From the entries below, copy exactly the lines from the one that contains "Keep writing the" through the one that contains "return s / size, c / size", both included, and only those.
****************************************
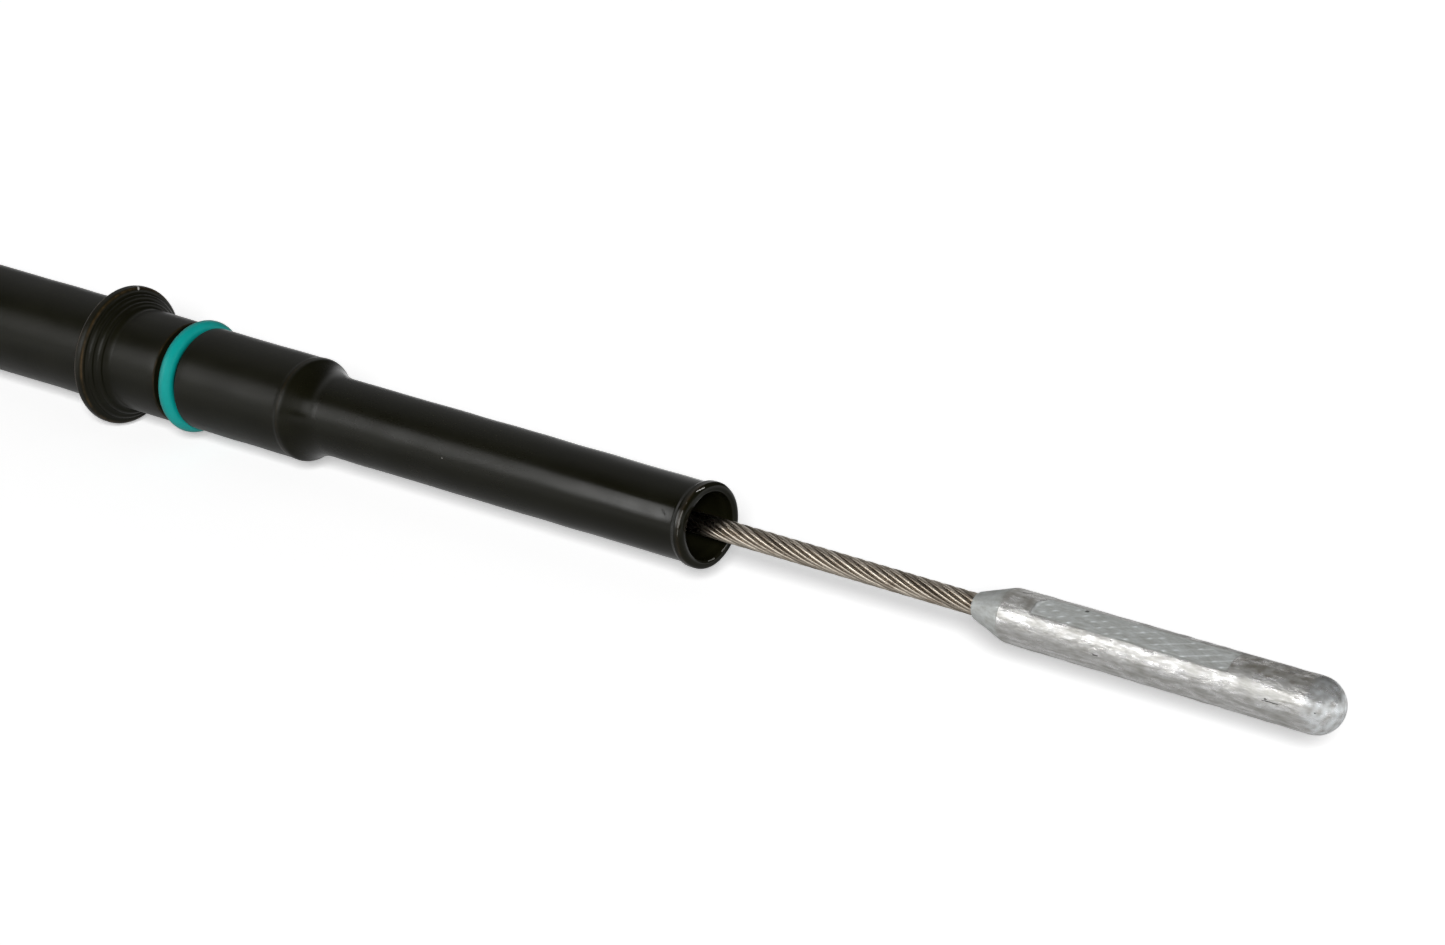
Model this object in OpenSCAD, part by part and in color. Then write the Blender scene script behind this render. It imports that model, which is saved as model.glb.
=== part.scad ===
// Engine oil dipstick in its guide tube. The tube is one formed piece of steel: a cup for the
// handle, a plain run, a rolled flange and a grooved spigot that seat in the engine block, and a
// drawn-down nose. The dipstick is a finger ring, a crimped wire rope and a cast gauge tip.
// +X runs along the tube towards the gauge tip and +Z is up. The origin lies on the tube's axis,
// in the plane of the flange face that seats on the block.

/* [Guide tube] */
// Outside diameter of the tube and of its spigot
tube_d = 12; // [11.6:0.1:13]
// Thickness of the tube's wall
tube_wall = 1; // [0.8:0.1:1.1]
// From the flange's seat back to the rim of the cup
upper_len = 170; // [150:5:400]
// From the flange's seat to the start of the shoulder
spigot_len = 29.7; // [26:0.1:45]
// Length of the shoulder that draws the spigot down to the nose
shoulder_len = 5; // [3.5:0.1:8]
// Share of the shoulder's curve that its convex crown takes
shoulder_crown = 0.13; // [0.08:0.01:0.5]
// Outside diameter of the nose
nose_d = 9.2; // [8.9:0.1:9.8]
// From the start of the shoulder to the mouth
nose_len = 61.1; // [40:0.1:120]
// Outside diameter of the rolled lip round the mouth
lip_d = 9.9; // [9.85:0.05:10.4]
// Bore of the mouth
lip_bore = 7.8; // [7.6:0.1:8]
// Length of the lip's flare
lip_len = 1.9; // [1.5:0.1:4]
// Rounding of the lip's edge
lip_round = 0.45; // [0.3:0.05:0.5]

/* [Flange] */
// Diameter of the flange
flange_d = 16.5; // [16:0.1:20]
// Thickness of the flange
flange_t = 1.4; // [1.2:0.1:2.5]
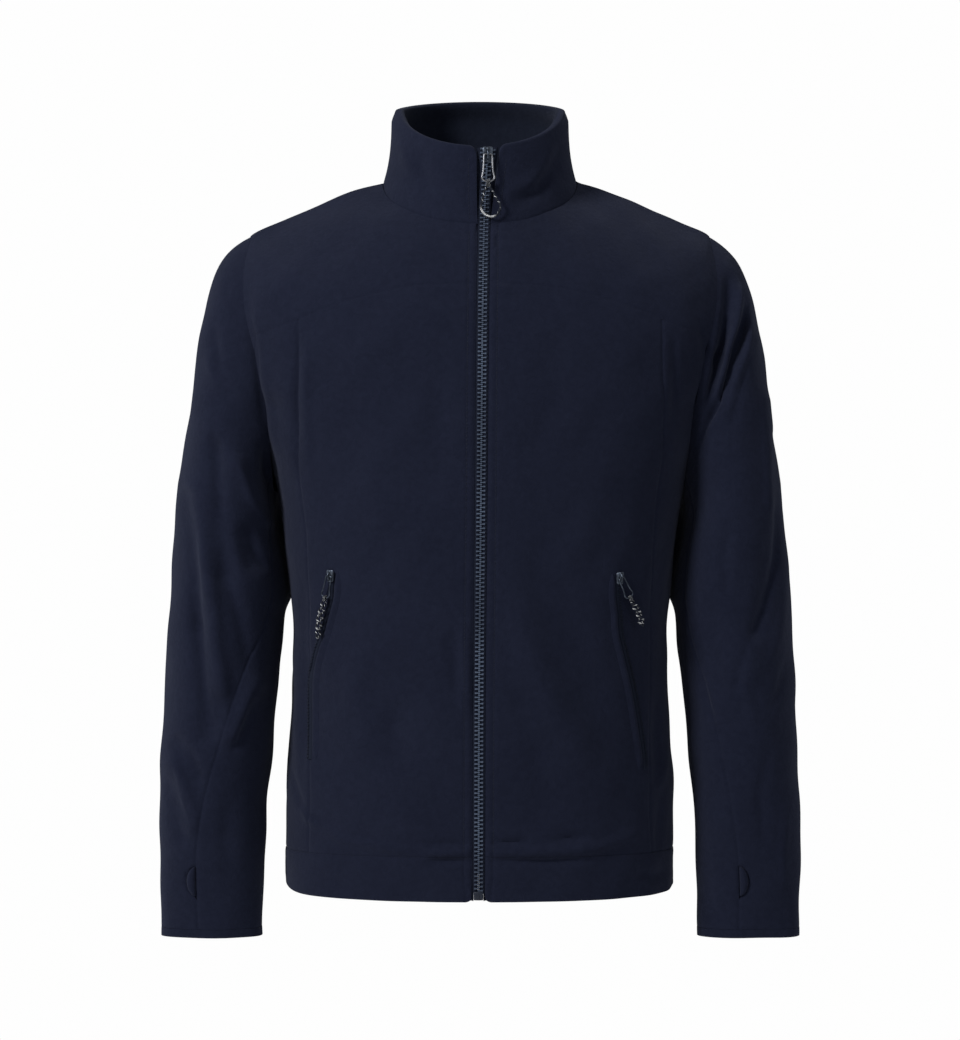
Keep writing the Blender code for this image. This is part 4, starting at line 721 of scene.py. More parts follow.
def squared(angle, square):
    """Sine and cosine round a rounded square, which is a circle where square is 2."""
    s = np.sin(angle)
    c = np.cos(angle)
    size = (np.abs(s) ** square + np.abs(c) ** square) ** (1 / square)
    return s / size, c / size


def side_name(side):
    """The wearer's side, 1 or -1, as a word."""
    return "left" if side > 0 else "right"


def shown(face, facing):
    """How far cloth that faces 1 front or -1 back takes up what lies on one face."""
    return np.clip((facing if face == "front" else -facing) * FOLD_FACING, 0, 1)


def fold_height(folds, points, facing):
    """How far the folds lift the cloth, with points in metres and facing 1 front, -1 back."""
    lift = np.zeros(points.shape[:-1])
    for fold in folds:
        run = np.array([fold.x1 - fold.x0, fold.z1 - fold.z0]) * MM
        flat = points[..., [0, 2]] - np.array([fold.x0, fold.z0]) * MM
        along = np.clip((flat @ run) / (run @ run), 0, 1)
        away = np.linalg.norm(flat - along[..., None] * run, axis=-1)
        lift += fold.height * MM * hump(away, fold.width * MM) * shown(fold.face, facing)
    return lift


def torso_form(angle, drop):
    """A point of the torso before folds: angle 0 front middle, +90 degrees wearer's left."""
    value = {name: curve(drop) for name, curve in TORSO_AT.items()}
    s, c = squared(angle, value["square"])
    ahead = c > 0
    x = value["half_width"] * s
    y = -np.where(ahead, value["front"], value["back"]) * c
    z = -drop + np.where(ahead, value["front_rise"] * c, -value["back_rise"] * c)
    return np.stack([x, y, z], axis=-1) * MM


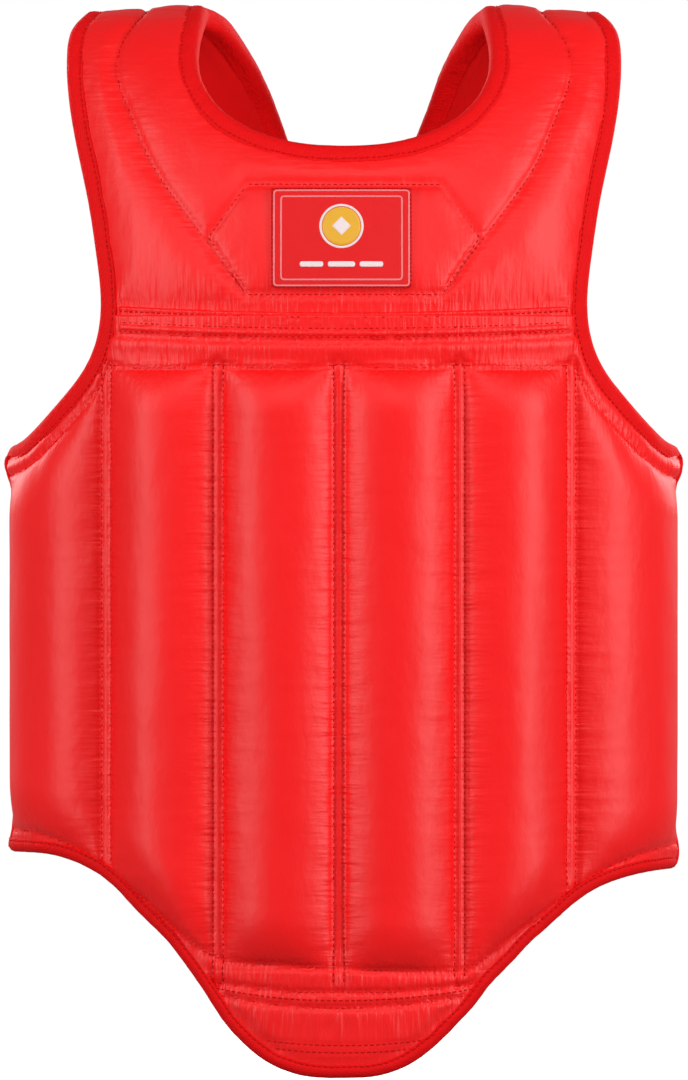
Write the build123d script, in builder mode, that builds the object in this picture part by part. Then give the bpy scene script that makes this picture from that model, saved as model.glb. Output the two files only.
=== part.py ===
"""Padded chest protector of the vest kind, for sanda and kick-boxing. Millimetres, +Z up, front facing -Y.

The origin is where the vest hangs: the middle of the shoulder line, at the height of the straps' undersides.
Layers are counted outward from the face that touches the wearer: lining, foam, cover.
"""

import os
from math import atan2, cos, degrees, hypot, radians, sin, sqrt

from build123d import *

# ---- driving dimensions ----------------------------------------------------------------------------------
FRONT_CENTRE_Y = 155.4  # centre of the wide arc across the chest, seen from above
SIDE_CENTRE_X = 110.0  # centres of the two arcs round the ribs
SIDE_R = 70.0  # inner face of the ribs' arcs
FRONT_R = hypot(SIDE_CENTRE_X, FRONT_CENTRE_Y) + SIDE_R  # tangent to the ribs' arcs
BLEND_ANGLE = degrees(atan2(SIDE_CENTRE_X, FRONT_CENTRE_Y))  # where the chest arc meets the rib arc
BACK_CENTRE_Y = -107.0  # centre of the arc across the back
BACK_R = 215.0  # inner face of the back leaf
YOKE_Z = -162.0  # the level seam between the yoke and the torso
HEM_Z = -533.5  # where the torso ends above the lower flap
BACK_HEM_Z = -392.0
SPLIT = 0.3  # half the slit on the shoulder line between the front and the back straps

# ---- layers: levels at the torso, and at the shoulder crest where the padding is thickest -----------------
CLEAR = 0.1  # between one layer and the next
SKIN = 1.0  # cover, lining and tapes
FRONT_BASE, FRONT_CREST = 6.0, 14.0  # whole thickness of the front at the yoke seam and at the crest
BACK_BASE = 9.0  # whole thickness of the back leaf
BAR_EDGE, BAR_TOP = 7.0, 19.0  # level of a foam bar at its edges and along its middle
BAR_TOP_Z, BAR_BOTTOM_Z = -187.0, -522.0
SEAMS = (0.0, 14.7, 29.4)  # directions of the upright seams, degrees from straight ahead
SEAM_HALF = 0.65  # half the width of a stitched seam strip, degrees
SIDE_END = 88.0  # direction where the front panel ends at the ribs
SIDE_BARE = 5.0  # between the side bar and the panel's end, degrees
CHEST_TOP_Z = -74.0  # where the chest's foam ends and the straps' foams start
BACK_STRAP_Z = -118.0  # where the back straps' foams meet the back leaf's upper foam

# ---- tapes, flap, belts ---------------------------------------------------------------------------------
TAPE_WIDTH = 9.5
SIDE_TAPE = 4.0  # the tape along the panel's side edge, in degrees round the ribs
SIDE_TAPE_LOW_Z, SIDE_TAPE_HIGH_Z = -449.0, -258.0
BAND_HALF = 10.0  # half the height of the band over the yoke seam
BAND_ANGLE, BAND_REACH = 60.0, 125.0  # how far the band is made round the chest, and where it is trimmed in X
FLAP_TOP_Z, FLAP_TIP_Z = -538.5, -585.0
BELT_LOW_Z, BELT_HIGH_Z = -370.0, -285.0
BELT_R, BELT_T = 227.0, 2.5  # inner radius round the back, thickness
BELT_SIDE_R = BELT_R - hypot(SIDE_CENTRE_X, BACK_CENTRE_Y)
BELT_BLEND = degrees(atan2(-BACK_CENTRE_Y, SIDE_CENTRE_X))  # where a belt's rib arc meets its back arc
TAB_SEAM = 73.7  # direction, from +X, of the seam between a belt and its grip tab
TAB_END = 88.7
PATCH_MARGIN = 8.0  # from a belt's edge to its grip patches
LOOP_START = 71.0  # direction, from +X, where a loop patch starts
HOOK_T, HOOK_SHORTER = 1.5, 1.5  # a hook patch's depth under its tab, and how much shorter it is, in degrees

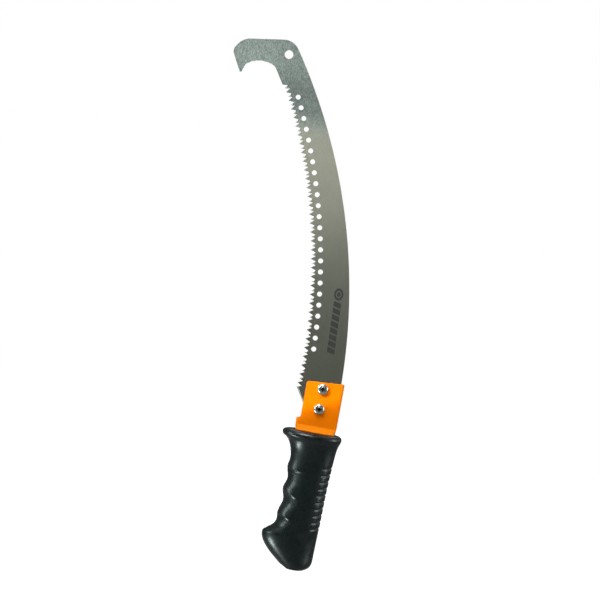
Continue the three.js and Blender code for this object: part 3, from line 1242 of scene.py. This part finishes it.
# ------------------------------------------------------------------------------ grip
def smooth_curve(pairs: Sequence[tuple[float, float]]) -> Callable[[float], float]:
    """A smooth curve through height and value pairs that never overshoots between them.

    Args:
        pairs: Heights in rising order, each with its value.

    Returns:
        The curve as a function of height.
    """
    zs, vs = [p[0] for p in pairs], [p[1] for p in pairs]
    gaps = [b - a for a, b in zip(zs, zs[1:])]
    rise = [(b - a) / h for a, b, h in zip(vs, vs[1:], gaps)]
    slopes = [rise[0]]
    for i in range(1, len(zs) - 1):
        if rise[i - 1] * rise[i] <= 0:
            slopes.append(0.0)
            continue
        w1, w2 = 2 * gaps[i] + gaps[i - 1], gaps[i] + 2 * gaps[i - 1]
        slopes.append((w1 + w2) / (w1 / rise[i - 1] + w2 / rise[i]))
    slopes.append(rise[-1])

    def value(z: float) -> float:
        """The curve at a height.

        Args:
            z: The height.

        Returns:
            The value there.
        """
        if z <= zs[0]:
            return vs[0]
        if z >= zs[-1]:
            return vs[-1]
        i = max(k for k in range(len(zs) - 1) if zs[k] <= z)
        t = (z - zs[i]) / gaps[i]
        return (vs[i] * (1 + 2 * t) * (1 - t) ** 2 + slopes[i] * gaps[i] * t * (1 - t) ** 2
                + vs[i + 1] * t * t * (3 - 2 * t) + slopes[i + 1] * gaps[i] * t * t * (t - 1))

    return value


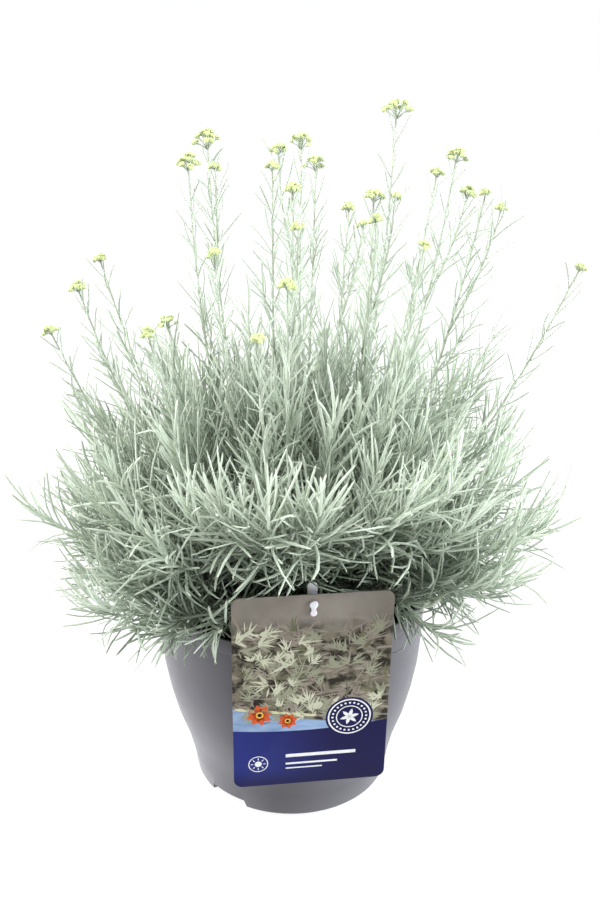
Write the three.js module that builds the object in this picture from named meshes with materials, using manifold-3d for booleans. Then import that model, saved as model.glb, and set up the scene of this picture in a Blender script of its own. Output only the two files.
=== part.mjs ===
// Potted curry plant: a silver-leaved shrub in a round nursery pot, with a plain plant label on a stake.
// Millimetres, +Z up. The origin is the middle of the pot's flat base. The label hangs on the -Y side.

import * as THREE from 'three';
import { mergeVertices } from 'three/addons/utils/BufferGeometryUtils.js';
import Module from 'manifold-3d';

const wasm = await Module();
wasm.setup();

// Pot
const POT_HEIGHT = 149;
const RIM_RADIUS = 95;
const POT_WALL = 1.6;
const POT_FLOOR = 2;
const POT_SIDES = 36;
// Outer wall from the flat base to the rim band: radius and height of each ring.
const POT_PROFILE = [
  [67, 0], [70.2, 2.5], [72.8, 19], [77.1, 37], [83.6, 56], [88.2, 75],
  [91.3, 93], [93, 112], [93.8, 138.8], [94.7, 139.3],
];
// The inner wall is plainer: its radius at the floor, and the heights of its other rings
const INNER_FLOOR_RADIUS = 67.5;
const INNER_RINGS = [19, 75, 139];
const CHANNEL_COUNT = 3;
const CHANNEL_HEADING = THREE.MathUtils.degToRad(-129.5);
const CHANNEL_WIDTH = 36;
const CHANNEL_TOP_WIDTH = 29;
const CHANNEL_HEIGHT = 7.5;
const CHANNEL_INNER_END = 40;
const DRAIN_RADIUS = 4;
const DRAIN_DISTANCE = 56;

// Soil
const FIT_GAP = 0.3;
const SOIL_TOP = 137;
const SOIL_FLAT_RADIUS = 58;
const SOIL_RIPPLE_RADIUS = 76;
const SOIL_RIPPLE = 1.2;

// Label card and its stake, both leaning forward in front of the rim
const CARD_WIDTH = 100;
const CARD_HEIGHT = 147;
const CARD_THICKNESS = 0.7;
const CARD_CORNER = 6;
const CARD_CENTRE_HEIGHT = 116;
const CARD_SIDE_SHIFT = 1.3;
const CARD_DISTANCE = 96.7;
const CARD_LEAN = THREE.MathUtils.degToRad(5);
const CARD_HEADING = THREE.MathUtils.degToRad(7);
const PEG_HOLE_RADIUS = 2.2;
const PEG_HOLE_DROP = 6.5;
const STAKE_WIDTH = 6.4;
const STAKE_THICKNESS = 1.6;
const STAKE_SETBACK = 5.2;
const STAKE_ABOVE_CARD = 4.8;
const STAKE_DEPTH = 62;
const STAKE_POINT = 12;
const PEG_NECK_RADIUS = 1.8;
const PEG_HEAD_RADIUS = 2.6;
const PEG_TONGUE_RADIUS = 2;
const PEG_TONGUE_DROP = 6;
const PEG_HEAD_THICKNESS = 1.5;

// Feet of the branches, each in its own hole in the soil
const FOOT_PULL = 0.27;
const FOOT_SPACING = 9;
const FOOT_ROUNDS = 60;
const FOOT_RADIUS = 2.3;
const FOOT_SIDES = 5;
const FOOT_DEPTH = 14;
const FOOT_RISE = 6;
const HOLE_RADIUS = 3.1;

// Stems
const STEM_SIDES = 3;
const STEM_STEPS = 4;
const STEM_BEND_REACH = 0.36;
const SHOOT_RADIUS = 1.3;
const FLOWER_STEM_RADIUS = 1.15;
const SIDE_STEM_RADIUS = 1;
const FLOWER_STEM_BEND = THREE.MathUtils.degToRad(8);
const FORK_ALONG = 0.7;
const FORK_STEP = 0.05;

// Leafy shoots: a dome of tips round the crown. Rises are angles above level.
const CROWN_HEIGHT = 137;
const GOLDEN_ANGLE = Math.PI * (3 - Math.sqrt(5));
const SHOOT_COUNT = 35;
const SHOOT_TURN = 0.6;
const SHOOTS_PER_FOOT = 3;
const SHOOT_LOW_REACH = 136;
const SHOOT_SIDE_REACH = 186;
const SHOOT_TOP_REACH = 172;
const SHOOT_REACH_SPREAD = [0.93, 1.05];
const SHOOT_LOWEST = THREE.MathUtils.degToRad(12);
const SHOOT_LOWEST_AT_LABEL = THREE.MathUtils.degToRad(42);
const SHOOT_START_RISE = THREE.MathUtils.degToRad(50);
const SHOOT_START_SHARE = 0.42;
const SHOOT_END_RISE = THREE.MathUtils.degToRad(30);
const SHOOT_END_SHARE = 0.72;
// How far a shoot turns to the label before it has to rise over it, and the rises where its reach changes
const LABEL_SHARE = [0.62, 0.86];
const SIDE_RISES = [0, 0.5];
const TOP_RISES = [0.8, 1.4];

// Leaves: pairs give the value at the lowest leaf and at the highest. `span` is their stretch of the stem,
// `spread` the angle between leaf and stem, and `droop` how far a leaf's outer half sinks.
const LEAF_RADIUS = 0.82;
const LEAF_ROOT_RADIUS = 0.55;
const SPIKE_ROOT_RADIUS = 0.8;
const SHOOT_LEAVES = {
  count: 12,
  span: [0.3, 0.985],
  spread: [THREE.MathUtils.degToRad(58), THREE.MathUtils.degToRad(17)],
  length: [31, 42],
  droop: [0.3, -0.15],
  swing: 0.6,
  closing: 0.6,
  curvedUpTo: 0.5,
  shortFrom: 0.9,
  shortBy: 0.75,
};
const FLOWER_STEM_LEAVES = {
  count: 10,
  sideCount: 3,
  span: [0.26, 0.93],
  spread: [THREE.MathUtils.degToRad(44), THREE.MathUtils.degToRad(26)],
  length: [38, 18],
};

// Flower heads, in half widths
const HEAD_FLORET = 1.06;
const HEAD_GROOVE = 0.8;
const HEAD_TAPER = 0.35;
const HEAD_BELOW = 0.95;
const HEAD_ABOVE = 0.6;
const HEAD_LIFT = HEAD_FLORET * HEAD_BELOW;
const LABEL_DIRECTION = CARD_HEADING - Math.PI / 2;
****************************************
— OUTPUT FOR THIS TASK —
Keep writing the Blender code for this image. This is part 4, starting at line 721 of scene.py. More parts follow.
def squared(angle, square):
    """Sine and cosine round a rounded square, which is a circle where square is 2."""
    s = np.sin(angle)
    c = np.cos(angle)
    size = (np.abs(s) ** square + np.abs(c) ** square) ** (1 / square)
    return s / size, c / size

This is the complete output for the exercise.